Job creation was also stronger than previously thought in November, with an increase of 154,000 compared to earlier estimates of a rise of 132,000.

The biggest employment gains were in the service sector, with mass hiring in professional and business services, health care, and food services offsetting weakness in construction and manufacturing.

“The report shows that weakness in the housing market has not translated into other areas of the economy,” said Drew Matus, economist at Lehman Brothers. “We still have a drag on the economy from housing and some parts of the manufacturing sector but we are making up for it in other areas.”

“This is another sign of the vibrancy of the US economy and its ability to respond to new challenges.”

Rob Carnell at ING Financial Markets, said: “Barring any dramatic turnarounds next month, the Fed will probably opt to play it safe with unchanged rates at forthcoming meetings.”

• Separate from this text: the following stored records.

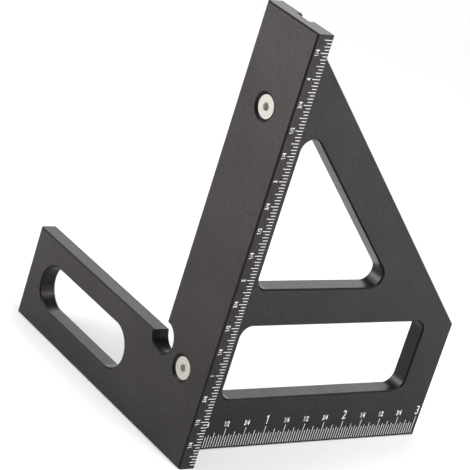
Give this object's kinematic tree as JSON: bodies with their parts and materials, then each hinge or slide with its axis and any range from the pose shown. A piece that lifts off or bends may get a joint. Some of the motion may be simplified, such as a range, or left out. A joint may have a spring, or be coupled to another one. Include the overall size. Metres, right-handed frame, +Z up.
{
  "type": "woodworking set square",
  "caption": "L-shaped fence plate with a windowed 45/90 degree blade plate seated square in it by countersunk screws, with inch scales for marking boards.",
  "frame": {"origin": "heel of the square: the fence's inner face, the blade's middle plane and the plane that the square stands on meet there, on the blade's base face", "axes": "+X along the blade, away from the fence; +Y along the arm, away from the bar; +Z up the fence"},
  "size_m": [0.0827, 0.079, 0.1127],
  "materials": {
    "black_anodised": "fine blasted and black anodised",
    "screw_steel": "turned, bright",
    "laser_mark": "scale marks and numbers burnt white into the anodised surface"
  },
  "bodies": {
    "root": {"fence": "black_anodised", "blade": "black_anodised", "upper_screw": "screw_steel", "lower_screw": "screw_steel"}
  },
  "joints": []
}
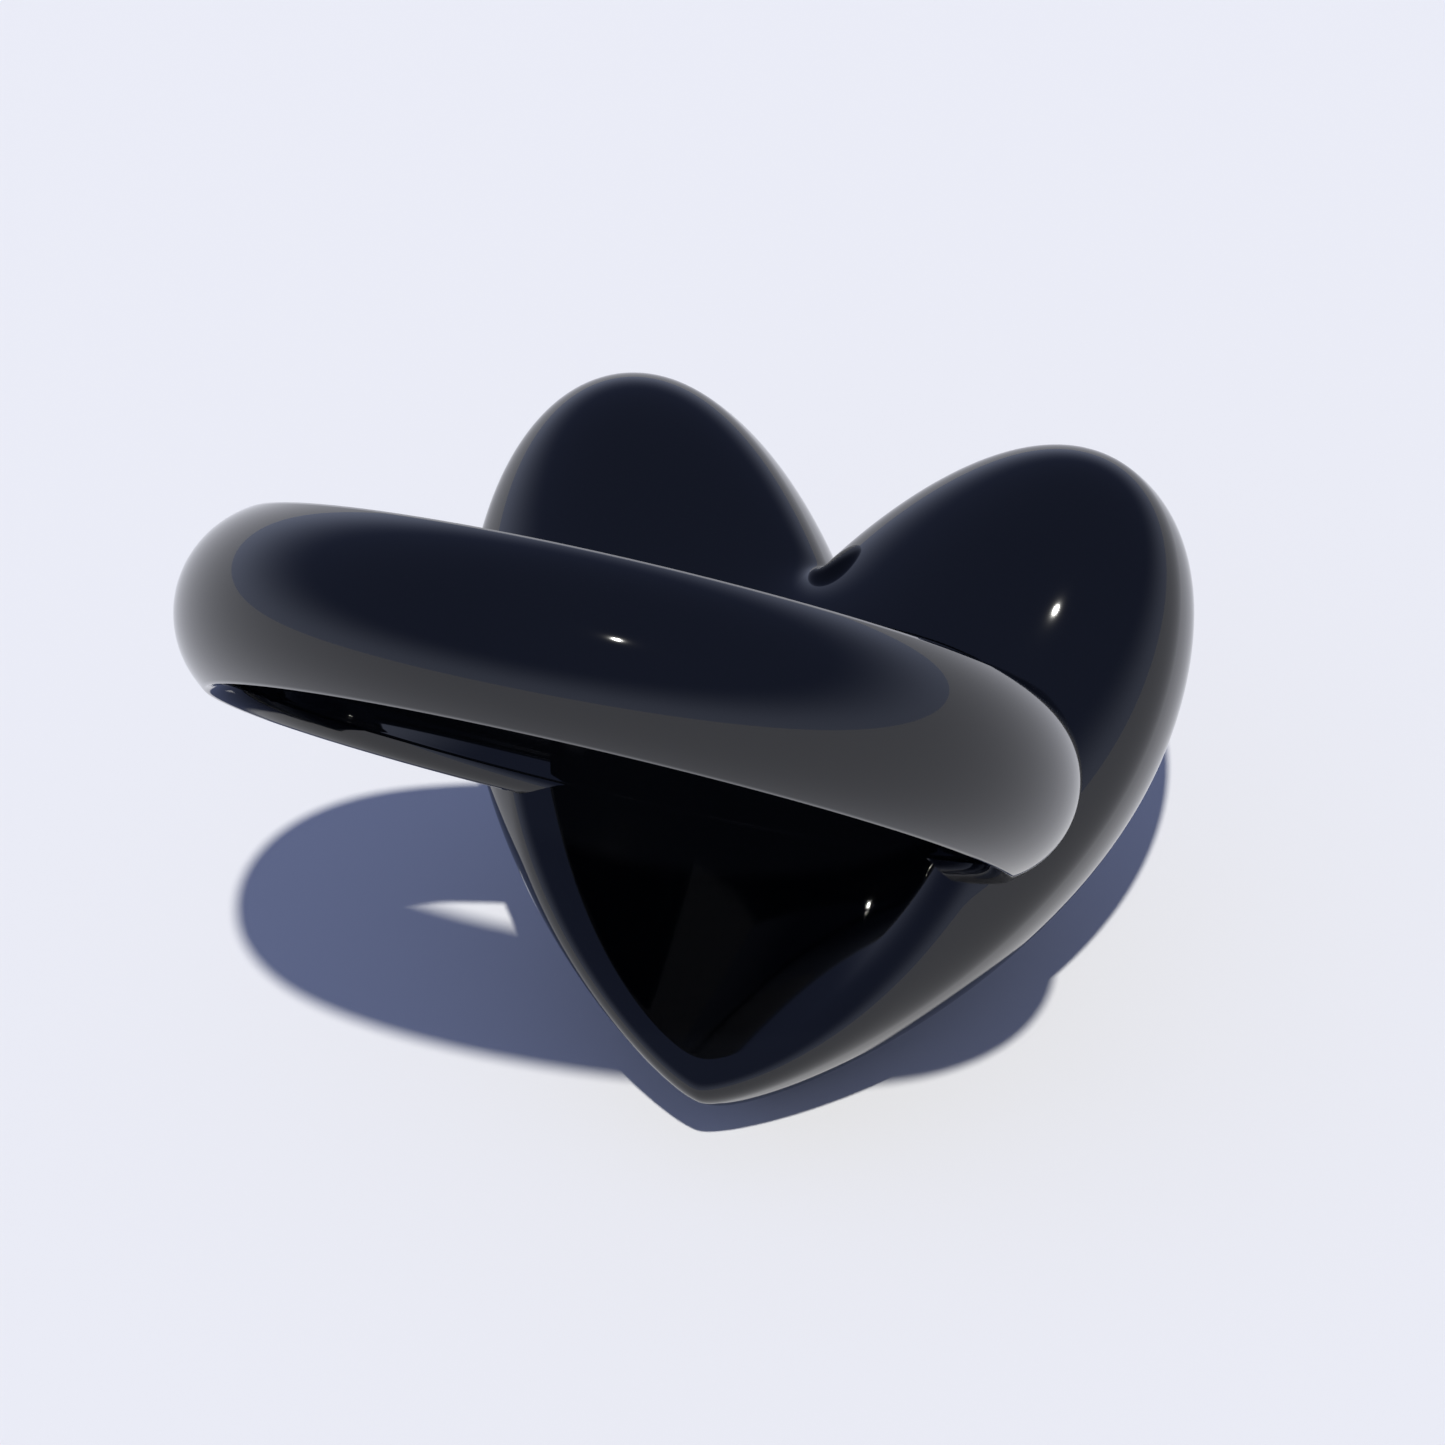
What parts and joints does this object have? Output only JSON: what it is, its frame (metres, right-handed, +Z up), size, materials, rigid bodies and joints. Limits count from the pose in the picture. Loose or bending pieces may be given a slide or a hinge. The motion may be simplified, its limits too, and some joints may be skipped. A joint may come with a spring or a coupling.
{
  "type": "heart finger ring",
  "caption": "Finger ring with a puffed heart head in gloss black and a closed D-section hoop, lying heart down.",
  "frame": {"origin": "centre of the finger bore, on its axis", "axes": "+Z up from the surface the ring lies on; +X across the heart; the finger bore runs along +Y, tipped up by the angle at which the ring rests, with the heart's notch on the +Y side"},
  "size_m": [0.0202, 0.0208, 0.0223],
  "materials": {
    "hoop_gloss": "polished",
    "heart_gloss": "polished",
    "pin_brass": "drawn"
  },
  "bodies": {
    "root": {"finger_hoop": "hoop_gloss", "heart_front": "heart_gloss", "heart_back": "heart_gloss", "locating_pins": "pin_brass"}
  },
  "joints": []
}
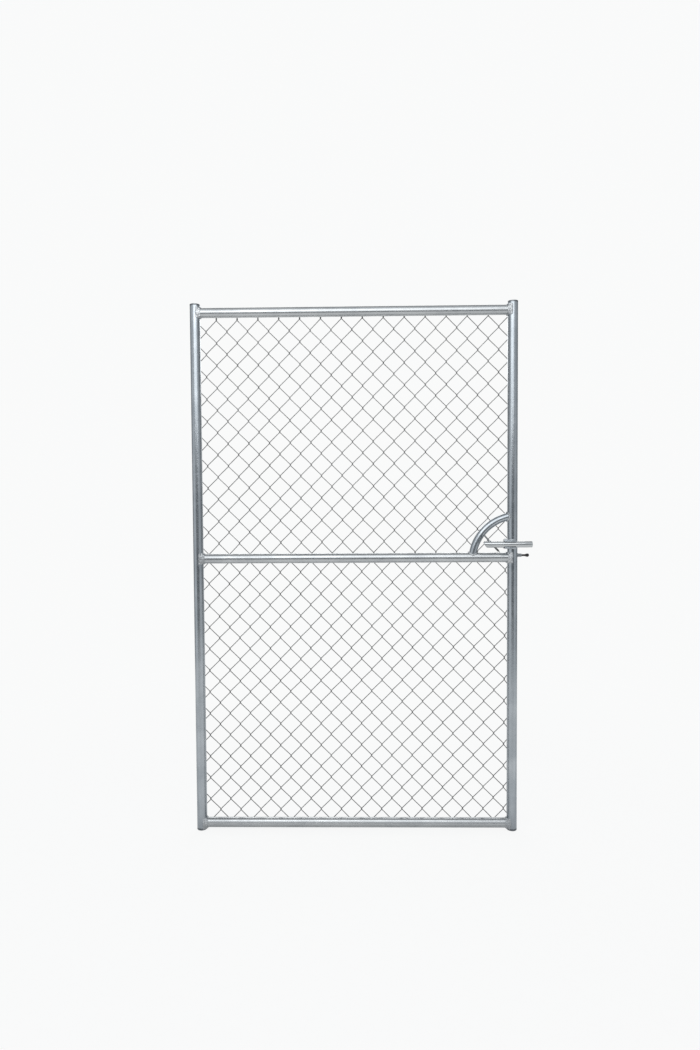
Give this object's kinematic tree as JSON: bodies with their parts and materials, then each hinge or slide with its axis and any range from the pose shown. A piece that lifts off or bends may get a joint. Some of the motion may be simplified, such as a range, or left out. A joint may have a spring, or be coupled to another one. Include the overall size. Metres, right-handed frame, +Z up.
{
  "type": "chain link gate",
  "caption": "Welded tube gate leaf with chain-link fabric, middle rail, curved hand-hole brace, slide bolt and rubber-tipped stop.",
  "frame": {"origin": "centre of the hinge stile's flat foot face, on the lowest plane of the gate", "axes": "+X from the hinge stile to the latch stile, +Y from the bolt side to the fabric side, +Z up the stiles"},
  "size_m": [1.1642, 0.0653, 1.829],
  "materials": {
    "tube_zinc": "galvanised, satin, faint spangle",
    "weld_zinc": "galvanised over weld bead, matt and lumpy",
    "wire_zinc": "galvanised drawn wire, dull",
    "bolt_zinc": "galvanised, satin",
    "buffer_rubber": "black moulded rubber, matt"
  },
  "bodies": {
    "leaf": {"hinge_stile": "tube_zinc", "latch_stile": "tube_zinc", "top_rail": "tube_zinc", "middle_rail": "tube_zinc", "bottom_rail": "tube_zinc", "hand_hole_brace": "tube_zinc", "hinge_top_cap": "tube_zinc", "hinge_foot_cap": "tube_zinc", "latch_top_cap": "tube_zinc", "latch_foot_cap": "tube_zinc", "top_hinge_weld": "weld_zinc", "top_latch_weld": "weld_zinc", "middle_hinge_weld": "weld_zinc", "middle_latch_weld": "weld_zinc", "bottom_hinge_weld": "weld_zinc", "bottom_latch_weld": "weld_zinc", "brace_stile_weld": "weld_zinc", "brace_rail_weld": "weld_zinc", "upper_fabric": "wire_zinc", "lower_fabric": "wire_zinc", "bolt_guide": "bolt_zinc", "stop_stem": "tube_zinc", "stop_buffer": "buffer_rubber"},
    "bolt": {"slide_bolt": "bolt_zinc", "bolt_finger": "bolt_zinc"}
  },
  "joints": [
    {"name": "bolt_slide", "type": "slide", "parent": "leaf", "child": "bolt", "axis": [-1, 0, 0], "range_m": [0, 0.05]}
  ]
}
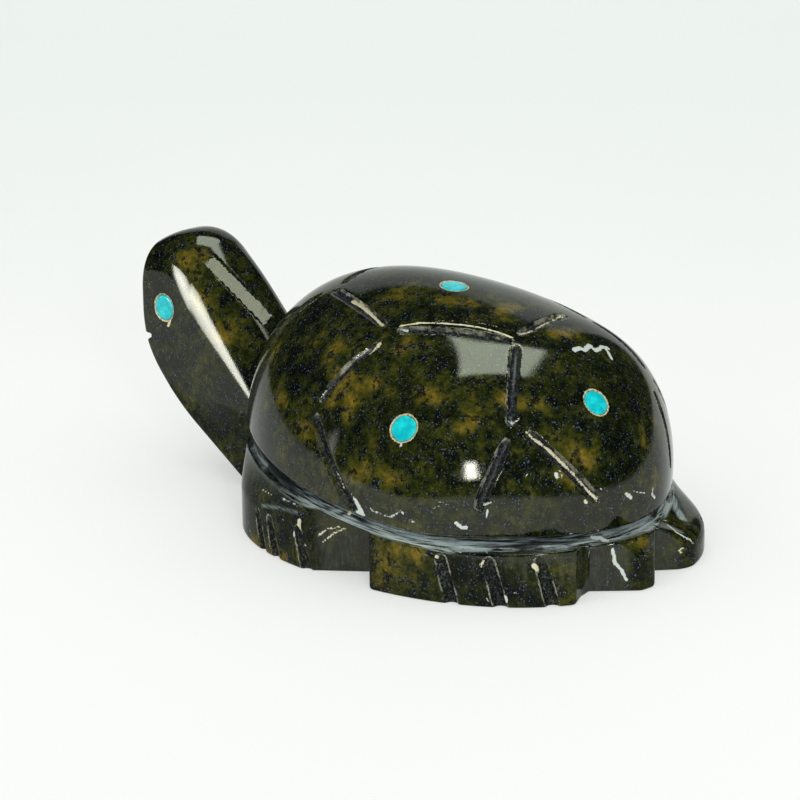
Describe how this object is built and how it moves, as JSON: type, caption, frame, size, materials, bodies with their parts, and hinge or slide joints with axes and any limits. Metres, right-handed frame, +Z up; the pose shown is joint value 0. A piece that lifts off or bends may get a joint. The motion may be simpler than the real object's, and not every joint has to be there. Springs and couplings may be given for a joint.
{
  "type": "carved turtle figure",
  "caption": "Small turtle carved from one dark green stone, head raised, with a grooved domed shell, toed feet and round turquoise inlays.",
  "frame": {"origin": "on the flat underside, below the widest part of the shell, on the middle line", "axes": "-Y towards the head, +Z up, +X to the turtle's own left"},
  "size_m": [0.0336, 0.0569, 0.022],
  "materials": {
    "dark_stone": "polished dark green serpentine with yellow-brown patches and fine speckles",
    "turquoise": "polished turquoise blue"
  },
  "bodies": {
    "root": {"turtle_stone": "dark_stone", "inlay_shell_top": "turquoise", "inlay_shell_left": "turquoise", "inlay_shell_right": "turquoise", "inlay_shell_rear": "turquoise", "inlay_eye_left": "turquoise", "inlay_eye_right": "turquoise"}
  },
  "joints": []
}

The data undermined the more pessimistic expectations priced into bond markets that the Fed would be forced to cut interest rates in the coming months as weakness in the housing and manufacturing sectors dragged economic growth well below trend.

The data produced a rapid sell off in US Treasuries, pushing yields on the benchmark 10-year bond up by 8.4 basis points to 4.69 per cent in the first hour after the report. The two-year note yield added 10.4 bp to 4.81 per cent.

The payrolls report also prompted investors to adjust their bets in the interest-rate futures markets. Short-term interest rate futures fell, bringing the implied odds of a 25 basis point cut by the end of the first half of this year to 25 per cent, down from 50 per cent before the data.

The euro fell from around $1.3080 before the data, to $1.3002. Sterling fell from around $1.9400 to $1.9310.

Alan Ruskin, strategist at RBS Greenwich Capital said the data “will force the market to further defer rate cut expectations well into” the second half of the year.

The government data will add to Fed concerns about underlying inflation pressures as the survey showed average hourly earnings rose by 8 cents, the strongest rise in eight months.

Government data also showed the unemployment rate was unchanged at 4.5 per cent, signalling a tight labour market, with 6.8m Americans unable to find work.

The Fed has cited the tight labour market as a key reason it retains a bias towards raising interest rates to counter rising prices.